3. «Восточные мотивы»
и лирические сборники 30-х годов
Поэзия занимает огромное место в литературном наследии Гюго. Он по праву считается одним из величайших поэтов XIX в., хотя у нас он известен больше как романист и создатель романтической драмы. А между тем множество его идей, знакомых нам по его романам и драмам, впервые были выражены Гюго в его поэзии. В ней наиболее ясно прослеживается эволюция Гюго как художника и мыслителя, ибо каждый из его поэтических сборников — «Оды и баллады», «Восточные мотивы», четыре сборника 30-х годов, затем созданные во второй половине века «Возмездие», «Созерцания», «Грозный год» или трехтомная «Легенда веков» — представляет собой определенный этап его творческого пути.

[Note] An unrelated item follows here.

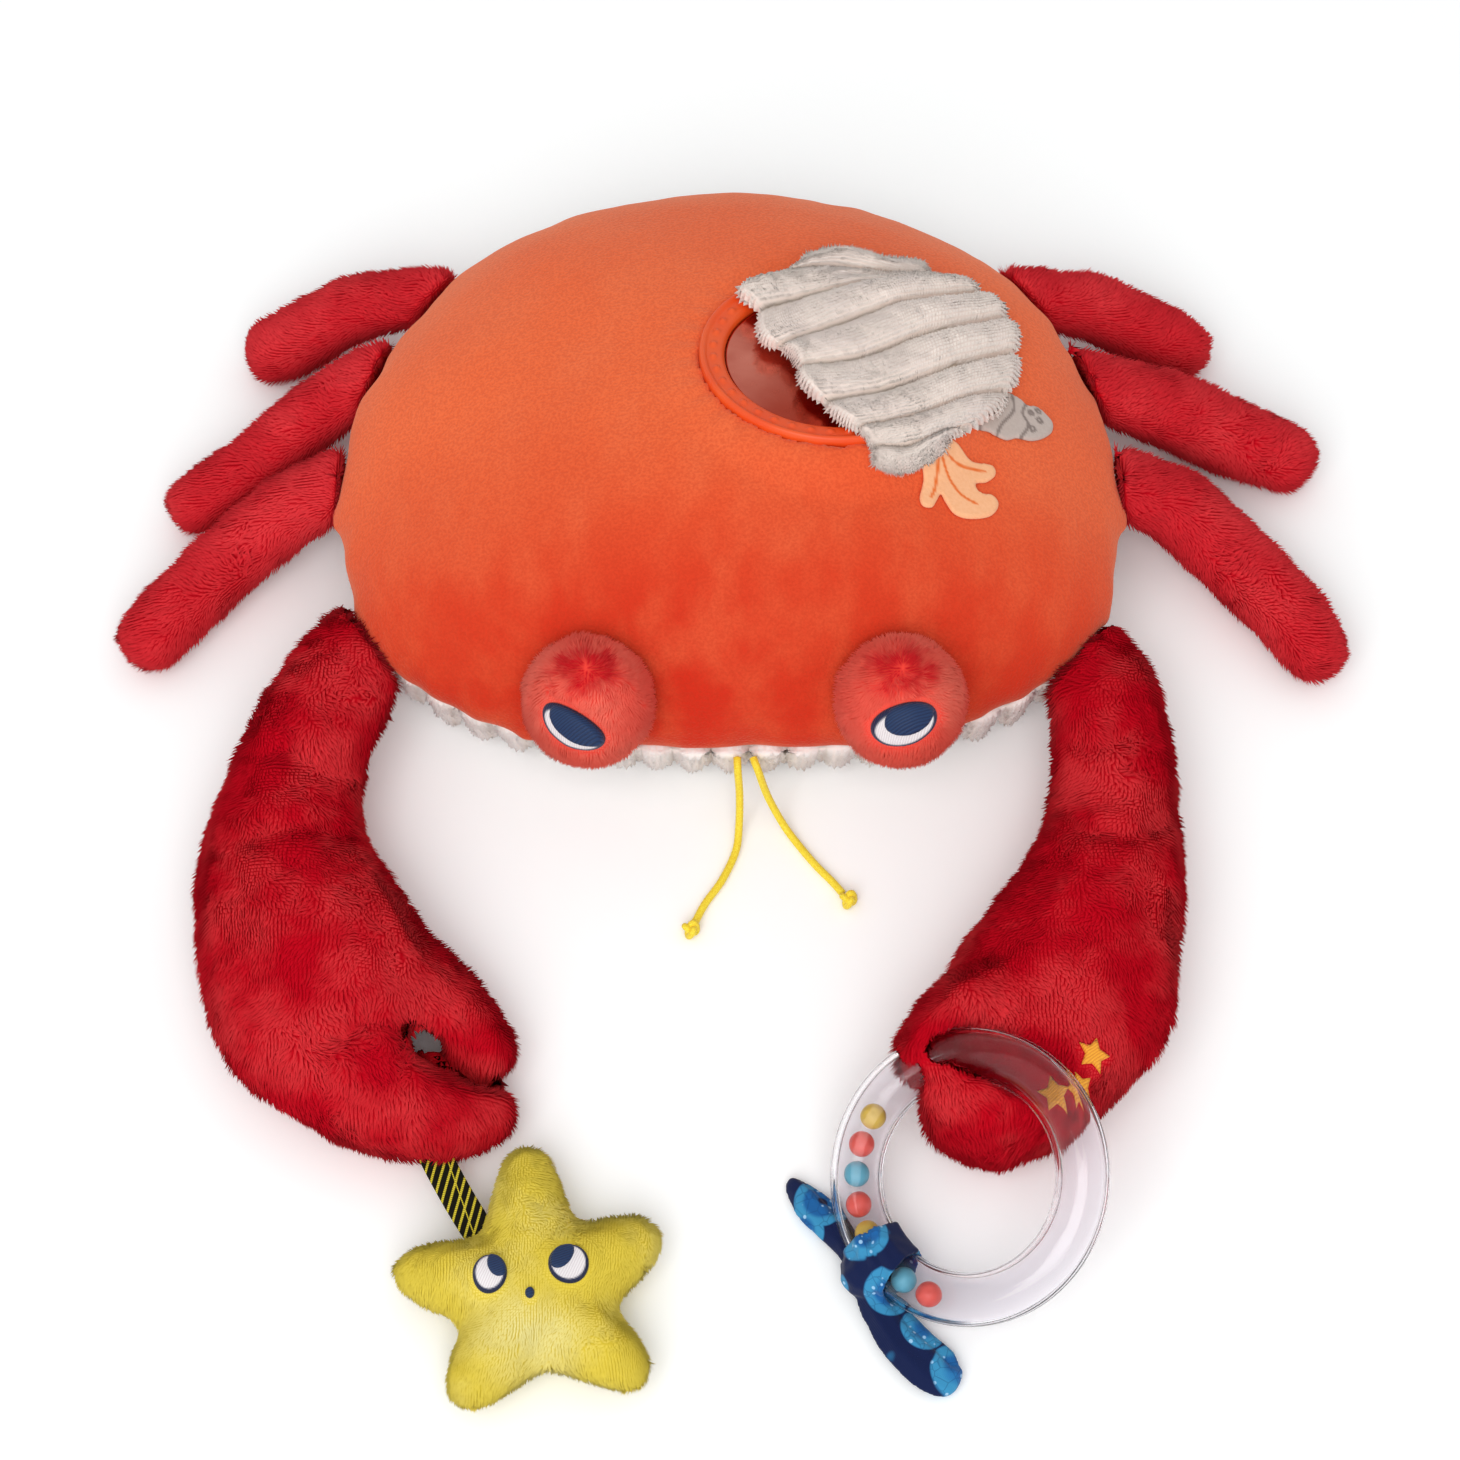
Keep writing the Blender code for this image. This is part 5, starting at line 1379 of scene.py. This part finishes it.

Впервые новые мысли о поэзии (после ранних классицистских стихов) были высказаны Гюго в предисловии к сборнику «Оды и баллады» 1826 г.: «выровненному», «подстриженному», «подметенному» и «посыпанному песочком» королевскому парку в Версале, как он рисует классицистскую поэзию, Гюго противопоставляет естественность первобытного леса, к которой должна стремиться истинная поэзия. Однако, провозгласив этот идеал, молодой поэт далеко не сразу приходит к нему в собственном творчестве.
Подлинно новым словом его поэзии явился сборник «Восточные мотивы», созданный на той же волне энтузиазма в преддверии революции 1830 г., что и предисловие к «Кромвелю». В этом сборнике автор уже более решительно заявляет, что «в обширном саду поэзии нет запрет-пых плодов» и «поэт свободен в выборе своих тем». Обращение к Востоку с его причудливыми экзотическими образами было своего рода реакцией на мир гармонии и ясности, воплощаемый поэтами-классицистами. Восток, кроме того, давал возможность для раскрытия иного понимания человека — индивидуального и самобытного, — которое было чуждо классицизму, стремящемуся к обобщению. Этим и объясняется тяготение к восточной тематике со стороны писателей-романтиков.
Однако не только поиски самобытности и экзотики привели Гюго к теме Востока. В значительной своей части «Восточные мотивы» навеяны освободительным движением греческого народа, которое в 20-х годах XIX в. приковывало к себе внимание всех передовых людей Европы.